**What is expected**: Every line below must be reproduced exactly. Copy them all.
--------
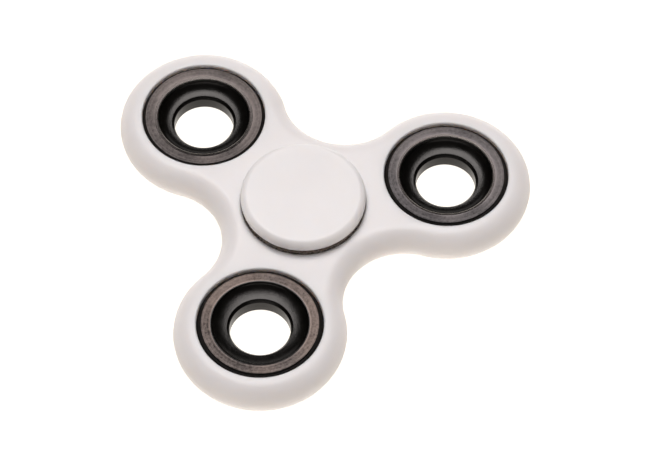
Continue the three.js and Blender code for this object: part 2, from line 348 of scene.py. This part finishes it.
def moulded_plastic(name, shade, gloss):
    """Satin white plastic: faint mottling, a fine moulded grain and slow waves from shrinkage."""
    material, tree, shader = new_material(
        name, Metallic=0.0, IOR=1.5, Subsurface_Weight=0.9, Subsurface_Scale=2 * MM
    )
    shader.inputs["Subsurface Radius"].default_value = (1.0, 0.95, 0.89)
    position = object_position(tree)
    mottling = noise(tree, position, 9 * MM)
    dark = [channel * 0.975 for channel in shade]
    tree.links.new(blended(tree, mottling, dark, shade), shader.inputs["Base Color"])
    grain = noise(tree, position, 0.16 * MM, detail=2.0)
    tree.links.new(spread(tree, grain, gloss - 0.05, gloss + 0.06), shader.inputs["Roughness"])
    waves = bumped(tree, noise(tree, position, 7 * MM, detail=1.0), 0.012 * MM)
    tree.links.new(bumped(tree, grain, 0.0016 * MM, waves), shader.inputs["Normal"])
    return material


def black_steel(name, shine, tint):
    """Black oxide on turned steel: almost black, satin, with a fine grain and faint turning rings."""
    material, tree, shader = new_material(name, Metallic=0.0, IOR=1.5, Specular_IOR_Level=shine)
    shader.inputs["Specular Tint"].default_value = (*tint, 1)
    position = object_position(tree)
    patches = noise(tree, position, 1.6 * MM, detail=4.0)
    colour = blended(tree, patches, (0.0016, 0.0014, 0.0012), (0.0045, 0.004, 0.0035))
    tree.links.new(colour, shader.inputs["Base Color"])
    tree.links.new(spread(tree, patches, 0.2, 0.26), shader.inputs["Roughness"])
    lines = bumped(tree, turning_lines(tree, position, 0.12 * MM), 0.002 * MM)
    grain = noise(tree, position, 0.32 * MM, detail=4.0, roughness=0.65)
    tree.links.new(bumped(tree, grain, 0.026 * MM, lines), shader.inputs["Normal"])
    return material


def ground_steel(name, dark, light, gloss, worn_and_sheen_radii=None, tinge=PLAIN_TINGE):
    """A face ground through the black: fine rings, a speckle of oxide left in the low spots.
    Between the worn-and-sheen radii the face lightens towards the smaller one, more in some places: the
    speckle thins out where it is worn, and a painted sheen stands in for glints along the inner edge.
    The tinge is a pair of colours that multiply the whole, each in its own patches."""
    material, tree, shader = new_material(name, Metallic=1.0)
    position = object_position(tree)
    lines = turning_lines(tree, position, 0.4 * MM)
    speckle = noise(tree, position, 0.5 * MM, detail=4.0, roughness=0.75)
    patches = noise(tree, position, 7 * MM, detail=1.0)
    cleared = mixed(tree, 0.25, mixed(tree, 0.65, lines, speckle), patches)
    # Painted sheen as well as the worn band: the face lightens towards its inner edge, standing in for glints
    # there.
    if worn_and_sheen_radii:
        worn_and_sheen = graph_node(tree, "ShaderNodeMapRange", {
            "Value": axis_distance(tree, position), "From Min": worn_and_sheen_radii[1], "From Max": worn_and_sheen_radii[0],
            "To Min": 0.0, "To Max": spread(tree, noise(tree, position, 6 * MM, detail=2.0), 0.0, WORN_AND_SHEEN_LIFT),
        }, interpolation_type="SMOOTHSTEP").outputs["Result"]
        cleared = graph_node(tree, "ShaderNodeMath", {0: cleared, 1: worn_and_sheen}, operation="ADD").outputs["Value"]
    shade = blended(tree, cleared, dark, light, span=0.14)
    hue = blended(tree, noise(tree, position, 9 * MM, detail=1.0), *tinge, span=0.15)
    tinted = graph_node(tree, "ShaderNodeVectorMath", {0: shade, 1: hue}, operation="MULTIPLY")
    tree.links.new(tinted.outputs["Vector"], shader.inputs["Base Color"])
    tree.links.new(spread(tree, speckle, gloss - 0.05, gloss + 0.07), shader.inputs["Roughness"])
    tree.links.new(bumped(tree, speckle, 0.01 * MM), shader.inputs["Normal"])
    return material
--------
**Output of the exercise**:
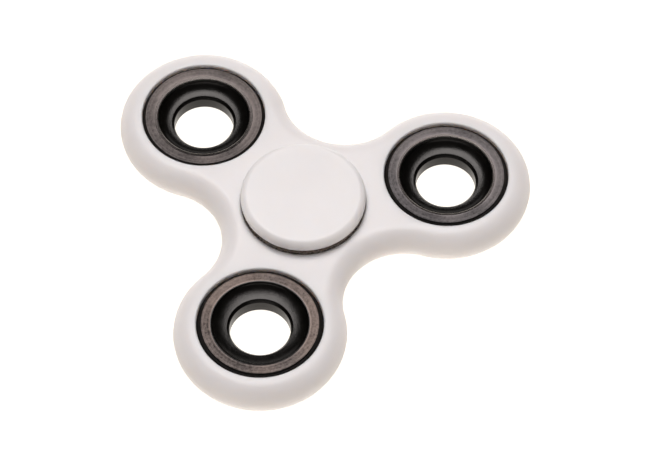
Continue the three.js and Blender code for this object: part 2, from line 348 of scene.py. This part finishes it.
def moulded_plastic(name, shade, gloss):
    """Satin white plastic: faint mottling, a fine moulded grain and slow waves from shrinkage."""
    material, tree, shader = new_material(
        name, Metallic=0.0, IOR=1.5, Subsurface_Weight=0.9, Subsurface_Scale=2 * MM
    )
    shader.inputs["Subsurface Radius"].default_value = (1.0, 0.95, 0.89)
    position = object_position(tree)
    mottling = noise(tree, position, 9 * MM)
    dark = [channel * 0.975 for channel in shade]
    tree.links.new(blended(tree, mottling, dark, shade), shader.inputs["Base Color"])
    grain = noise(tree, position, 0.16 * MM, detail=2.0)
    tree.links.new(spread(tree, grain, gloss - 0.05, gloss + 0.06), shader.inputs["Roughness"])
    waves = bumped(tree, noise(tree, position, 7 * MM, detail=1.0), 0.012 * MM)
    tree.links.new(bumped(tree, grain, 0.0016 * MM, waves), shader.inputs["Normal"])
    return material


def black_steel(name, shine, tint):
    """Black oxide on turned steel: almost black, satin, with a fine grain and faint turning rings."""
    material, tree, shader = new_material(name, Metallic=0.0, IOR=1.5, Specular_IOR_Level=shine)
    shader.inputs["Specular Tint"].default_value = (*tint, 1)
    position = object_position(tree)
    patches = noise(tree, position, 1.6 * MM, detail=4.0)
    colour = blended(tree, patches, (0.0016, 0.0014, 0.0012), (0.0045, 0.004, 0.0035))
    tree.links.new(colour, shader.inputs["Base Color"])
    tree.links.new(spread(tree, patches, 0.2, 0.26), shader.inputs["Roughness"])
    lines = bumped(tree, turning_lines(tree, position, 0.12 * MM), 0.002 * MM)
    grain = noise(tree, position, 0.32 * MM, detail=4.0, roughness=0.65)
    tree.links.new(bumped(tree, grain, 0.026 * MM, lines), shader.inputs["Normal"])
    return material


def ground_steel(name, dark, light, gloss, worn_and_sheen_radii=None, tinge=PLAIN_TINGE):
    """A face ground through the black: fine rings, a speckle of oxide left in the low spots.
    Between the worn-and-sheen radii the face lightens towards the smaller one, more in some places: the
    speckle thins out where it is worn, and a painted sheen stands in for glints along the inner edge.
    The tinge is a pair of colours that multiply the whole, each in its own patches."""
    material, tree, shader = new_material(name, Metallic=1.0)
    position = object_position(tree)
    lines = turning_lines(tree, position, 0.4 * MM)
    speckle = noise(tree, position, 0.5 * MM, detail=4.0, roughness=0.75)
    patches = noise(tree, position, 7 * MM, detail=1.0)
    cleared = mixed(tree, 0.25, mixed(tree, 0.65, lines, speckle), patches)
    # Painted sheen as well as the worn band: the face lightens towards its inner edge, standing in for glints
    # there.
    if worn_and_sheen_radii:
        worn_and_sheen = graph_node(tree, "ShaderNodeMapRange", {
            "Value": axis_distance(tree, position), "From Min": worn_and_sheen_radii[1], "From Max": worn_and_sheen_radii[0],
            "To Min": 0.0, "To Max": spread(tree, noise(tree, position, 6 * MM, detail=2.0), 0.0, WORN_AND_SHEEN_LIFT),
        }, interpolation_type="SMOOTHSTEP").outputs["Result"]
        cleared = graph_node(tree, "ShaderNodeMath", {0: cleared, 1: worn_and_sheen}, operation="ADD").outputs["Value"]
    shade = blended(tree, cleared, dark, light, span=0.14)
    hue = blended(tree, noise(tree, position, 9 * MM, detail=1.0), *tinge, span=0.15)
    tinted = graph_node(tree, "ShaderNodeVectorMath", {0: shade, 1: hue}, operation="MULTIPLY")
    tree.links.new(tinted.outputs["Vector"], shader.inputs["Base Color"])
    tree.links.new(spread(tree, speckle, gloss - 0.05, gloss + 0.07), shader.inputs["Roughness"])
    tree.links.new(bumped(tree, speckle, 0.01 * MM), shader.inputs["Normal"])
    return material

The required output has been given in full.